Exercise goal — Within the entries below, find the portion that opens with the line containing "Recreate this object" and closes with the line containing "a hung plaque.". Retype that portion exactly and only.
# # # #
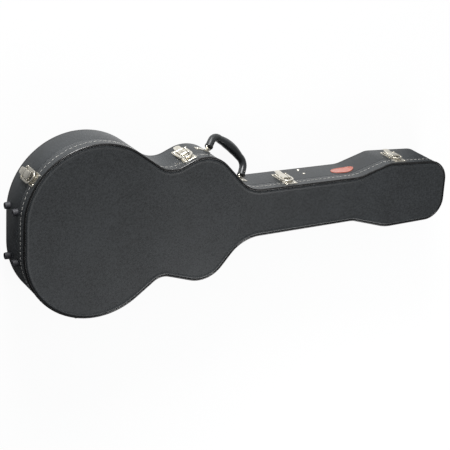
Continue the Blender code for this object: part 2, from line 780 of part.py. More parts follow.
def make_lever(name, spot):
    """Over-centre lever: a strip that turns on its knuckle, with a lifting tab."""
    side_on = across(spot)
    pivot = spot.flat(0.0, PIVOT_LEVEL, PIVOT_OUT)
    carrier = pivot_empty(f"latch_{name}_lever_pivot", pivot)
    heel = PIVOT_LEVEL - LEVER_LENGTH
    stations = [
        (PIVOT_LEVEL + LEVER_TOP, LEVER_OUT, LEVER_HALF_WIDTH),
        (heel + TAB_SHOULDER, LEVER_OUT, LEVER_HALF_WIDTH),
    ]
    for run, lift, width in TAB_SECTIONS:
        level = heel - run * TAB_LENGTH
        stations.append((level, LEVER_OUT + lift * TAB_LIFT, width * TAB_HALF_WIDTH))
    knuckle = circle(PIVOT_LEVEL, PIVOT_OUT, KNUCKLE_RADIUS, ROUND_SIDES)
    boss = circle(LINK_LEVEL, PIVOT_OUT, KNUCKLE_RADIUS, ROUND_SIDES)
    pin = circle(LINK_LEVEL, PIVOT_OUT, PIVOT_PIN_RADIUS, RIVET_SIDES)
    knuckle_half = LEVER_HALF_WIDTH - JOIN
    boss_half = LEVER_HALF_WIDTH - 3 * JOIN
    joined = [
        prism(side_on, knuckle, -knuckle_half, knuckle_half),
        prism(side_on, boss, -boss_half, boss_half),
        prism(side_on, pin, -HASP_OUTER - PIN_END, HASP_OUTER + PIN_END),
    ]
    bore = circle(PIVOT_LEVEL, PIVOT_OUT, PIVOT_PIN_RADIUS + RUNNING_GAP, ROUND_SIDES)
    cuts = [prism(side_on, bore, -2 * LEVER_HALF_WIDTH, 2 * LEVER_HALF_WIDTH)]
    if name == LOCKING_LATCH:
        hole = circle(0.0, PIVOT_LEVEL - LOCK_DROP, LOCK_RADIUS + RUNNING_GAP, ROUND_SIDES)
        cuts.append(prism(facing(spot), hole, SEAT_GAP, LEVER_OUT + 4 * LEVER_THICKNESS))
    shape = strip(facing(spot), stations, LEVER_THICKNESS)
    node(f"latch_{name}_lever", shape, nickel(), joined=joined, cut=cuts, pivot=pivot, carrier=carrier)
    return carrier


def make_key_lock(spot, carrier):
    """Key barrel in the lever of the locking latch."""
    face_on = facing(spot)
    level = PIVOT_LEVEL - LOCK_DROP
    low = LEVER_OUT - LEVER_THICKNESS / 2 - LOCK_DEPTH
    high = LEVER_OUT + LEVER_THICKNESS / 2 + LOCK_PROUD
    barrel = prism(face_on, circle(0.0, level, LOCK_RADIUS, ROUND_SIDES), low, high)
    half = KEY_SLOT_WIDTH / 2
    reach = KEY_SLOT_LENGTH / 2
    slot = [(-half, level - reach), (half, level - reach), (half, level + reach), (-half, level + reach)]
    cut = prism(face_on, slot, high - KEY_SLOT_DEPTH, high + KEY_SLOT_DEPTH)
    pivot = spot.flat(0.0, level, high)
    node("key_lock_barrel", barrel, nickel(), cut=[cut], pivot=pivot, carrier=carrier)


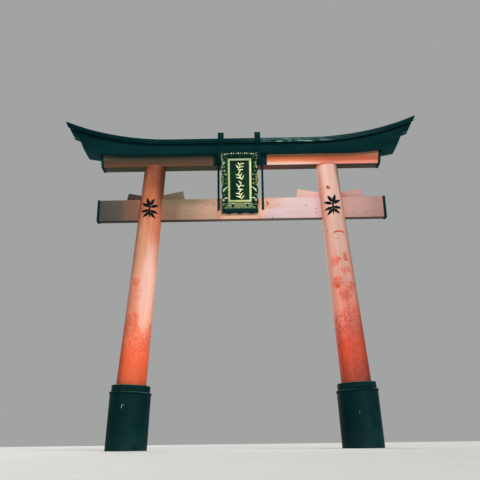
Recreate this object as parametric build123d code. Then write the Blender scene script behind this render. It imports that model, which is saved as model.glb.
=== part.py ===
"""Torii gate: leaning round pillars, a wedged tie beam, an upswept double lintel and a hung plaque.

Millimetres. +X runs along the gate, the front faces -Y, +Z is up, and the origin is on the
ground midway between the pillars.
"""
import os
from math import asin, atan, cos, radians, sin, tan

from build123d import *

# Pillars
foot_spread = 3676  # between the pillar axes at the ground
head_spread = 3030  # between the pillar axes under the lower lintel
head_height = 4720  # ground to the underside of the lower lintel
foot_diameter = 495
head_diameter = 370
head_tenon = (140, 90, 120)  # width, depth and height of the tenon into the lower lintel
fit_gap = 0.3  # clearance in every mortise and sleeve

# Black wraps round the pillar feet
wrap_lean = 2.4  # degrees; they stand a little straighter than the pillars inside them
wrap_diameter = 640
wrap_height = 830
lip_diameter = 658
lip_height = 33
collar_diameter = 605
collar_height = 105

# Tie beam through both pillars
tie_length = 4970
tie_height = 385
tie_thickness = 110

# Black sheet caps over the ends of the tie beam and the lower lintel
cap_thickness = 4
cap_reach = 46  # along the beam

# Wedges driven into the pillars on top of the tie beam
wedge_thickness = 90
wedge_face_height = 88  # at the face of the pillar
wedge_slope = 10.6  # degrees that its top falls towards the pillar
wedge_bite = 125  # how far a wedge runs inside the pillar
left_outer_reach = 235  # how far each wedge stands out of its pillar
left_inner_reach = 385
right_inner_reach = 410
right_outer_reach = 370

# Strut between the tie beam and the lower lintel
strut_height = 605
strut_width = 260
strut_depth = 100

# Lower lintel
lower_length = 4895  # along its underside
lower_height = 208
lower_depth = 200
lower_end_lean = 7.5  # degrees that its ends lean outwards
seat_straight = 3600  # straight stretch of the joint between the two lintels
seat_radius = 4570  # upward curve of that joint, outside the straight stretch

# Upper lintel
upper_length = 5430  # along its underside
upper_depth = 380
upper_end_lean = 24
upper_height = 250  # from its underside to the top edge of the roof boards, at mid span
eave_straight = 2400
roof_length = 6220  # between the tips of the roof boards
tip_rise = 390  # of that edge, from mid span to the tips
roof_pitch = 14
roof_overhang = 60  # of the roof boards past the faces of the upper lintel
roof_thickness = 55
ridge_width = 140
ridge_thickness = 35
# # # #
Written solution —
Recreate this object as parametric build123d code. Then write the Blender scene script behind this render. It imports that model, which is saved as model.glb.
=== part.py ===
"""Torii gate: leaning round pillars, a wedged tie beam, an upswept double lintel and a hung plaque.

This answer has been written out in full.